Holding: Where plaintiff persisted in prosecuting his claims well after he should have realized they were baseless, he must pay some of the attorneys’ fees incurred by defendant after the entry of summary judgment.

The court awards defendant $40,000 in attorney’s fees under G.S. § 6-21.5 or, alternatively, under G.S. § 75-16.1. The court denies defendant’s motion for attorney’s fees under N.C. R. Civ. P. 11 and G.S. § 1D-45. Plaintiff’s motion for attorney’s fees is denied.

Initially, plaintiff is not entitled to attorney’s fees. Defendant did file a counterclaim based on plaintiff’s work with a former co-worker, and plaintiff produced a letter from defendant expressly agreeing to allow plaintiff to do such work. Nevertheless, defendant showed that it reviewed its files before making the claim and promptly withdrew the claim when plaintiff produced the letter.

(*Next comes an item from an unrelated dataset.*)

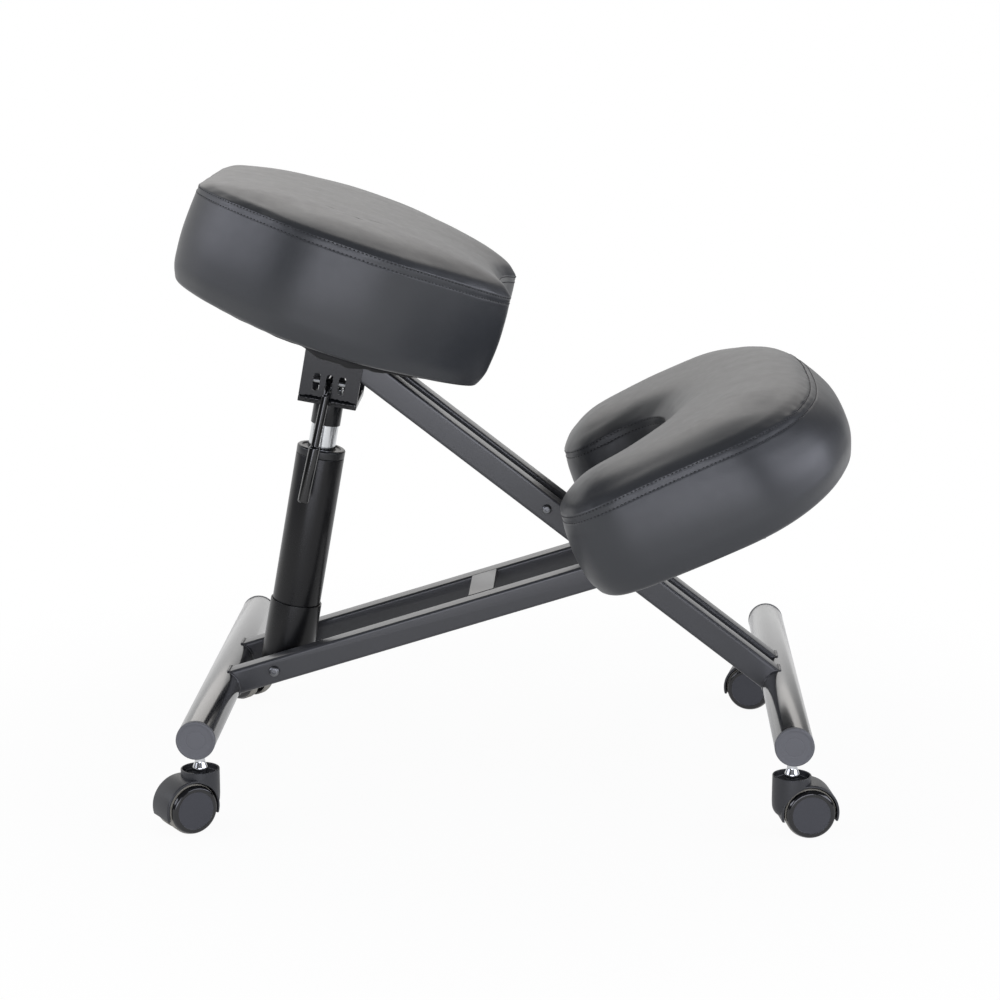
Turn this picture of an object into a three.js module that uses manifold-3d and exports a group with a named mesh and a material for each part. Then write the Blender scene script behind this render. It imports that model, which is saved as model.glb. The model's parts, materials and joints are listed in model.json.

Plaintiff’s claim for promissory fraud was based on his allegation that, when the parties negotiated plaintiff’s severance contract, the defendant-employer never intended to abide by it. In fact, defendant clearly complied with several parts of the contract, and plaintiff relied only on subsequent conduct in his attempt to show promissory fraud as to the contract’s stock plan.

Plaintiff’s breach of contract claim was based on the parties’ agreement to suspend defendant’s employee stock plan as to plaintiff while plaintiff was competing with defendant, and to reinstate the stock plan once plaintiff stopped competing, but only if defendant’s stock price exceeded $9.90 on December 31 of the year before plaintiff stopped competing with defendant.

Defendant, a manufacturer of furniture and furniture fabric, considered plaintiff to have stopped competing with it in 2001 when he went to work for a company that made fiber. The fiber company supplied to defendant’s fabric manufacturer for a time. Defendant’s stock price was under $9.90 on Dec. 31, 2000.

Plaintiff contended that he remained in competition with defendant, through his work for the fiber company and various consulting work, until June 2008. Defendant’s stock price exceeded the $9.90 threshold on Dec. 31, 2007.

Plaintiff was never able to define competition so as to include his work at the fiber company unless the definition also encompassed the work he continued to do after June 2008. Nonetheless, plaintiff appealed this court’s entry of summary judgment against him to the Court of Appeals and unsuccessfully petitioned the N.C. Supreme Court for review.

While it is a close call, the court concludes that there is no adequate basis to conclude that plaintiff did not have an initial belief that he could prove after discovery that he was competing within the meaning of the parties’ contract. Although the promissory fraud claim is another close call, the court concludes that Rule 11 sanctions are not appropriate.

Where the punitive damages claim did not appear to independently influence the course of the litigation, the court will not award attorneys’ fees under G.S. § 1D-45.

Unlike Rule 11, which looks only at a pleading at the time it was filed, § 6-21.5 requires an evaluation of whether the losing party persisted in litigating the case after a point where he should reasonably have become aware that the pleading he filed no longer contained a justiciable issue. A similar inquiry is appropriate in the discretionary determination whether to award fees pursuant to § 75.16.1.

Plaintiff either knew or should have known that the fiber company did not compete with defendant. Rather than admit this deficiency, plaintiff tried to shift his legal theory of competition and asserted elusive, evasive, and self-serving reasons for his definition.

While being given every opportunity to do so through the summary judgment process, plaintiff could marshal no evidence that even colorably supported a promissory fraud or Chapter 75 claim and he was altogether unable to present a cogent definition of “competition” that could simultaneously support his contract claim and condone his continuing conduct at a time he contended he was no longer in competition.

The court in its discretion concludes that defendant should be awarded $40,000 in fees. This appears to be less than the amount defendant actually expended in defending the case after the entry of summary judgment.

The court’s award would alternatively be supported as a discretionary award under § 75-16.1.